MacArthur seethed: He had been overseas twice as chief of staff and had seen how Europe was preparing, even then, for another war. He wasn’t willing to concede Collins’s point or give up the fight. After Collins’s dismissal of MacArthur’s views in public, the army chief enlisted the support of the powerful Army and Navy Journal, whose editor (at MacArthur’s direction) described Collins and his supporters as “the real dictators of the Republic.” Collins snapped back: He proposed a bill that slashed funding for the National Guard and Organized Reserve and reduced by two thousand the number of officers on active duty—and rammed the legislation through the House of Representatives. MacArthur responded by lobbying his friends in the Senate, which duly gutted the Collins bill. The victory saved the army officer corps and set MacArthur to chortling. “Just hogtied a Mississippi cracker,” he said. Collins heard of this comment, resented it, never forgave MacArthur—and bided his time.
Indeed, the forces arrayed against MacArthur both inside the new Roosevelt administration and in the U.S. Congress were formidable. They included not only Roosevelt confidante Daniels and Collins, but also Ickes and many members of Roosevelt’s influential brain trust. But they were no match for Roosevelt, who had other plans for MacArthur. For while MacArthur might be controversial, he had done nothing to merit relief, and Roosevelt didn’t want to begin his administration by sparking a controversy with the military. Then, too, Roosevelt could use MacArthur as a conservative voice in what was shaping up as an overwhelmingly progressive administration. There was also MacArthur himself. While Roosevelt’s inner circle hooted at MacArthur’s militarism, the army chief of staff had given the new administration a wide berth. During Roosevelt’s first weeks in office, MacArthur arrived each morning at the War Department in civilian dress, rarely stayed in his office past working hours, and attended administration meetings in a uniform unadorned by the ribbons and medals he had received. In fact, as Roosevelt’s team was consumed with shaping the avalanche of new laws and regulations designed to spur the still declining economy, MacArthur was cooperative, even deferential.

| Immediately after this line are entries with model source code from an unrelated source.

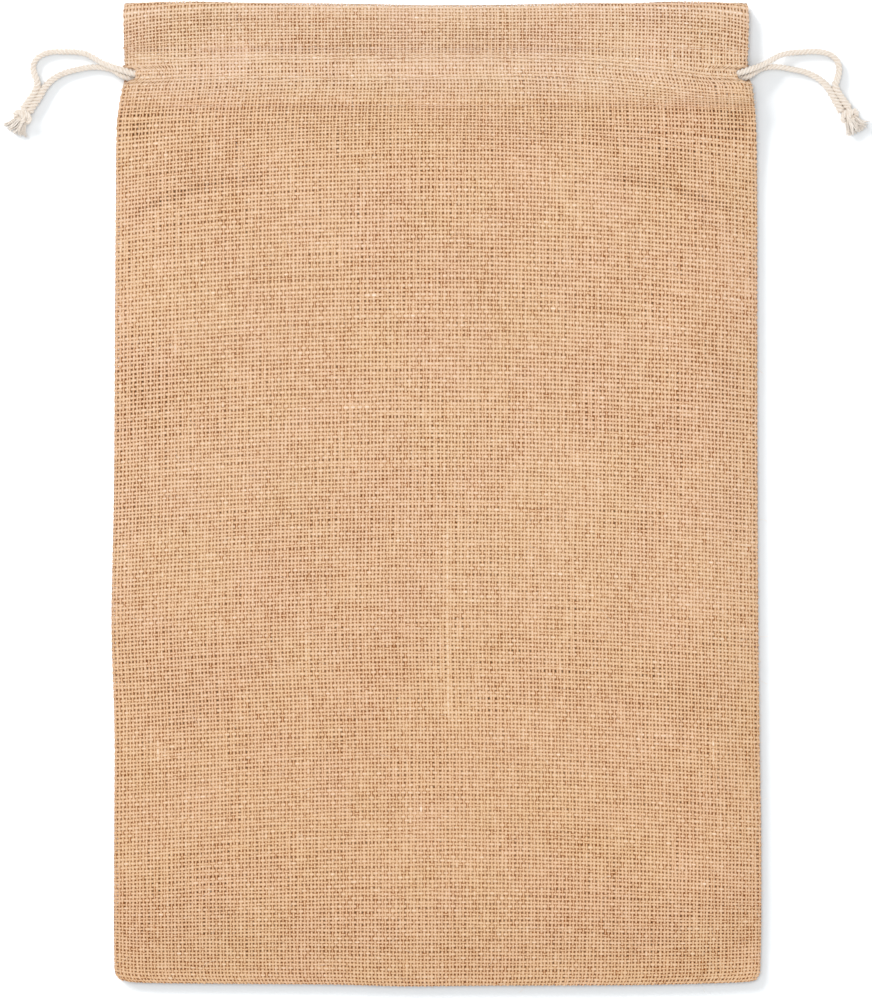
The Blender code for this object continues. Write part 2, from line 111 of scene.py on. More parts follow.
# The stage, in metres
FLOOR_SIZE, FLOOR_HEIGHT = 6.0, -0.0001
LAMP_PLACE, FLOOR_LAMP_PLACE = (-0.35, 0.45, 2.2), (-1.6, 1.7, 0.64)
SKY_COLOUR = (0.97, 0.99, 1.0, 1.0)

# Cloth and cord
CLOTH = 1.0
GAP = 0.3
SLACK = 0.1
CORD = 2.8
CORD_LAY = 5.8
PLY_FULLNESS = 0.53  # radius of a ply beside the cord's
SLIT_FULLER, SLIT_FULLER_REACH = 0.2, 22.0
KNOT_FULLER, KNOT_FULLER_REACH = 0.42, 30.0
PLY_TONE, PLY_UNEVEN = 0.06, 0.02
YARN_GROOVE_SHADE, YARN_TURNS = 0.09, 2.6  # painted shade between the yarns of a ply, and how fast those yarns wind
PLY_PITCH = CLOTH + GAP

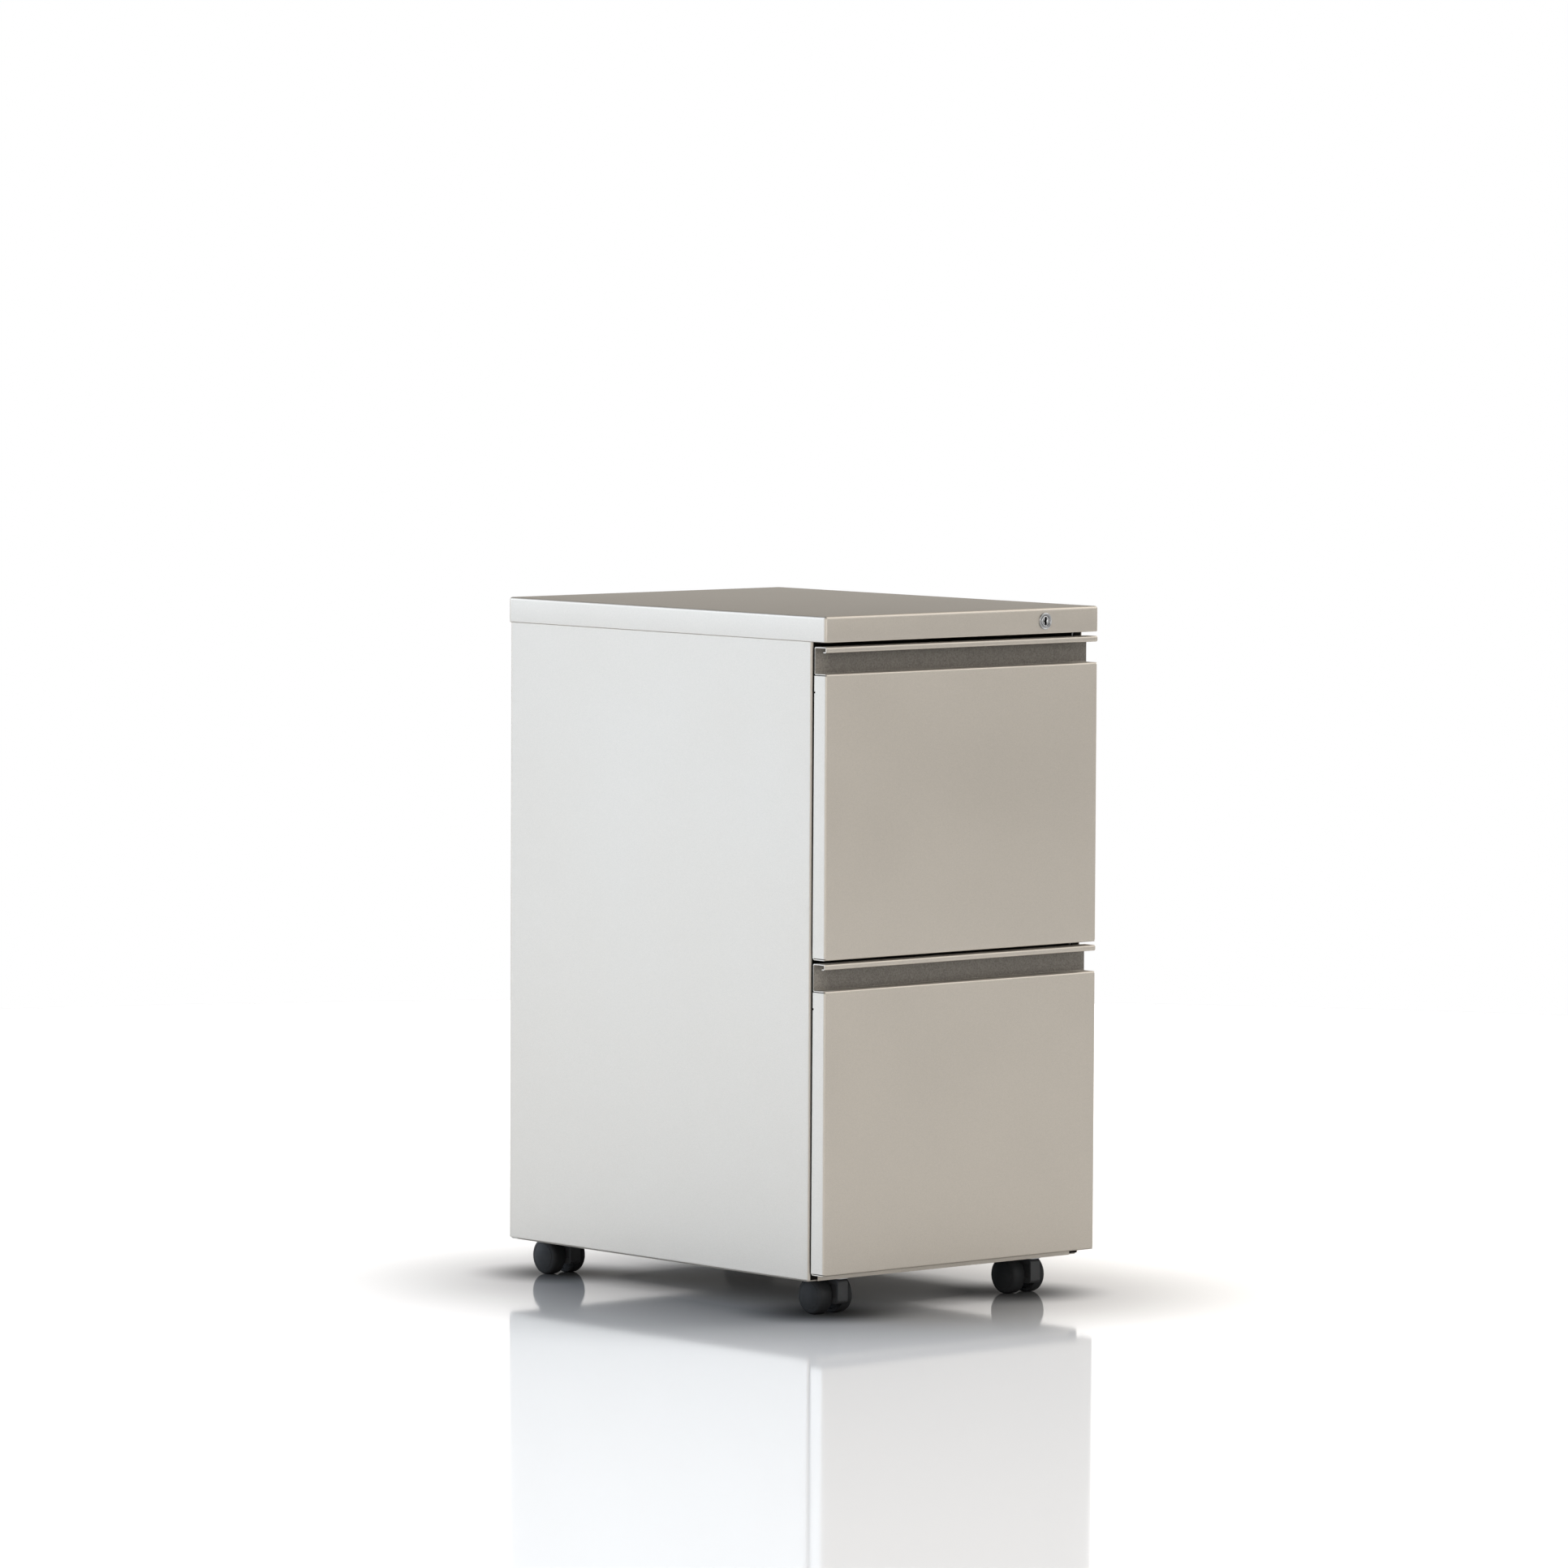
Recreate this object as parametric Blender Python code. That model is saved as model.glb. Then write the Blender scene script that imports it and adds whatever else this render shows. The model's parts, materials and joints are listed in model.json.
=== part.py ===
"""Two-drawer metal filing cabinet on casters, as an assembly of separate pieces.

Metres, +Z up. The origin is on the floor under the middle of the cabinet. The
drawers face -Y, so +X is on the right of a person who stands in front of it.
"""

import math

import bmesh
import bpy
from mathutils import Vector

# Overall size
WIDTH = 0.381  # over the top cap
DEPTH = 0.508  # over the top cap
HEIGHT = 0.724  # floor to top
LOCK_PROUD = 0.0012  # the lock stands this far in front of the cap
FRONT = (LOCK_PROUD - DEPTH) / 2  # front plane of the cap and the drawers
BACK = FRONT + DEPTH

# Sheet metal
SHEET = 0.001
GAP = 0.0003  # clearance between pieces that lie on each other
BEND = 0.0015  # middle radius of a fold
BEND_STEPS = 3
CUT = 0.01  # how far a cutting tool stands out of the metal

# Case
CAP_HEIGHT = 0.0268
CAP_BEND = 0.003
CAP_RETURN = 0.015
CAP_ROOM = 0.0017  # what the case stays below the cap's sheet, for the cap's inner folds
BACK_INSET = 0.0015  # what the case's back stays in from the cap's
CASE_HALF = WIDTH / 2 - SHEET - GAP
CASE_FRONT = FRONT + 0.0228
CASE_BACK = BACK - BACK_INSET
CASE_BOTTOM = 0.0398
CASE_TOP = HEIGHT - SHEET - CAP_ROOM
CASE_RETURN = 0.0122
CASE_BEND = 0.002
INNER_HALF = CASE_HALF - SHEET - GAP
FOLD_ROOM = 0.0012  # what a piece inside a side panel's fold stays back from its corner
INNER_FRONT = CASE_FRONT + SHEET + GAP + FOLD_ROOM
PAN_TOP = 0.048
PAN_WALL = 0.0012
PAN_INSET = 0.003  # what the pan's back stays in from the side panels' rear edges
ON_PAN = PAN_TOP + 0.0004
RAIL_DEPTH = 0.022
UNDER_CAP = HEIGHT - CAP_HEIGHT + 0.0018  # top of what ends inside the cap's height
COUNTERWEIGHT_HALF = 0.11
COUNTERWEIGHT_START = FRONT + 0.29
COUNTERWEIGHT_END = FRONT + 0.45
COUNTERWEIGHT_TOP = 0.078

# Drawers
DRAWER_HALF = 0.1895
DRAWER_THICK = 0.018
FACE_HEIGHT = 0.2932
FINGER_GAP = 0.0217
LIP_HEIGHT = 0.0059
HEM = 0.0045  # how far the lip and the bottom edge turn in
BOTTOM_RETURN = 0.012
DRAWER_HEIGHT = FACE_HEIGHT + FINGER_GAP + LIP_HEIGHT
DRAWER_BOTTOMS = {"lower": 0.0471, "upper": 0.3717}

# Telescopic slides, whose measures across are counted from the upright inwards
SLIDE_LENGTH = 0.45
SLIDE_THICK = 0.0127
SLIDE_SHEET = 0.0012
SLIDE_OUTER_HALF = 0.0225
SLIDE_STEP = 0.0037  # each member is this much lower at top and bottom than the one round it
SLIDE_START = FRONT + 0.026
SLIDE_LEVEL = 0.15  # above the drawer's bottom
UPRIGHT_DEPTH = 0.0112
UPRIGHT_WIDTH = 0.04
UPRIGHT_INNER = INNER_HALF - UPRIGHT_DEPTH
SLIDE_PLANE = UPRIGHT_INNER - GAP

# Drawer tubs
TUB_HALF = SLIDE_PLANE - SLIDE_THICK - GAP
TUB_FRONT = DRAWER_THICK + 0.0004
TUB_BACK = 0.47
TUB_BASE = 0.036
TUB_TOP = 0.286

# Lock
LOCK_X = 0.1144
LOCK_Z = HEIGHT - 0.0136
LOCK_HOLE = 0.0081
LOCK_LENGTH = 0.0234
LOCK_BORE = 0.0055
PLUG_RADIUS = 0.0052
ROD_RADIUS = 0.0025
CRANK_RADIUS = 0.008
CRANK_PIN = 0.002
CRANK_DROP = CRANK_RADIUS * math.sin(math.radians(45))
CRANK_Y = FRONT + 0.4885
LIFT = 2 * CRANK_DROP
BAR_FRONT = FRONT + 0.4925
BAR_BACK = BAR_FRONT + 0.0025
BAR_X = LOCK_X - (CRANK_RADIUS + CRANK_DROP) / 2
BAR_HALF = 0.008
BAR_PLAY = 0.0018  # room on each side of the bar in its guide
HOOK_METAL = 0.003
HOOK_REACH = 0.0165
HOOK_PLAY = 0.0005  # between the raised hook and the catch
GUIDE_LEVELS = (0.5, 0.53)
GUIDE_FOOT = 0.011
CATCH_LEVEL = 0.24  # bottom of the catch's lip above the drawer's bottom

# Casters
WHEEL_RADIUS = 0.0195
WHEEL_INNER = 0.0072
WHEEL_OUTER = 0.0242
WHEEL_SIDES = 24
TRAIL = 0.019
STEM_X = 0.135
STEM_INSET = 0.039
STEM_RADIUS = 0.0044
STEM_TOP = 0.072
STEM_HOLE = 0.006
SOCKET_TOP = 0.074
AXLE_RADIUS = 0.0028
AXLE_HALF = 0.0215
BODY_HALF = 0.0067
BODY_TOP = 0.0378
DISC_RADIUS = 0.011

# Colour, roughness and metallic value of each finish
FINISHES = {
    "paint": ((0.47, 0.43, 0.37), 0.38, 0.6),
    "inner_paint": ((0.40, 0.37, 0.32), 0.45, 0.5),
    "zinc": ((0.62, 0.63, 0.64), 0.32, 1.0),
    "nickel": ((0.72, 0.71, 0.69), 0.16, 1.0),
    "iron": ((0.10, 0.10, 0.10), 0.7, 0.4),
    "nylon": ((0.020, 0.020, 0.022), 0.42, 0.0),
    "axle_steel": ((0.55, 0.55, 0.56), 0.3, 1.0),
}


def clear_scene():
    for obj in list(bpy.data.objects):
        bpy.data.objects.remove(obj)


def material(slot):
    """The Principled material of one finish."""
    found = bpy.data.materials.get(slot)
    if found:
        return found
    colour, roughness, metallic = FINISHES[slot]
    made = bpy.data.materials.new(slot)
    made.use_nodes = True
    shader = made.node_tree.nodes["Principled BSDF"]
    shader.inputs["Base Color"].default_value = (*colour, 1)
    shader.inputs["Roughness"].default_value = roughness
    shader.inputs["Metallic"].default_value = metallic
    return made


def group(name, place=(0, 0, 0), parent=None):
    """An empty that carries the pieces of one body, on that body's joint axis."""
    empty = bpy.data.objects.new(name, None)
    bpy.context.scene.collection.objects.link(empty)
    empty.parent = parent
    empty.location = place
    return empty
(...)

Roosevelt also realized that while many in his administration might dislike MacArthur, many more in the military supported him. For instance, James Gavin—a brilliant and widely respected young army lieutenant—believed MacArthur’s decision to personally oversee the breakup of the Bonus March back in July was an act of courage: “I have never read anywhere the feeling of the junior officers toward MacArthur’s participation,” Gavin said. “We all felt that it was a gesture of personal responsibility on his part, and it was deeply appreciated by us.” Gavin was not alone in this assessment or in his skepticism toward Roosevelt. While Roosevelt’s revolutionary first one hundred days (and the welter of economic legislation that accompanied it) was greeted by accolades from much of the public, that wasn’t true for the military, whose professional officer corps believed that the New Deal’s sweeping economic changes might well come at their expense.
These doubts extended to MacArthur aide Dwight Eisenhower, whose sober mien was a bellwether of officer corps beliefs: While Eisenhower was inclined to like Roosevelt, the aide mistrusted what he viewed as the new president’s usurpation of power. Like many in the military, Eisenhower was skeptical of Roosevelt’s far-reaching programs for economic recovery, which established a National Recovery Administration to regulate industrial practices and eliminate cutthroat prices. Roosevelt’s NRA proposal was breathtaking: It put unprecedented economic power in the hands of the federal government—and in the hands of the White House. “As I look back over the past few months,” Eisenhower wrote in his diary, “I have to laugh at the antics we go through in support of a shibboleth. Specifically the word ‘dictator’
has always (and properly) been anathema to the average American. So today, when in some respects we have the strongest possible form of dictatorship—we go to great lengths to congratulate ourselves that we have not fallen for the terrible systems in vogue in Italy, Germany, Turkey, Poland and etc. . . . President Roosevelt’s power is of tremendous extent—greater by far than is realized by the average citizen.”
More than twenty years later, Douglas MacArthur would write in his memoirs that when Roosevelt revived their friendship during the new administration’s first crucial months, he found that the president “had greatly changed and matured since our former days in Washington.” But the same might have been said of MacArthur. It was not simply the controversy of the Bonus March that “matured” the chief of staff; he realized that to survive the Roosevelt years, he would have to carefully maneuver among Roosevelt’s New Dealers, who viewed the army budget as easy pickings. While focusing on initiatives that spurred economic growth, the administration also intended to enforce a program of severe austerity that had significant public support and that included the unpopular army budget. MacArthur could fight these cuts or he could find a way around them. In truth, there wasn’t much of a choice: With the economy driven to its knees, unemployment at an all-time high, and the public clamoring for relief, it would be far better for the army to cooperate with Roosevelt than oppose him. MacArthur was no fool. If he opposed Roosevelt after the new president had just won the largest landslide in history, the chief of staff would lose.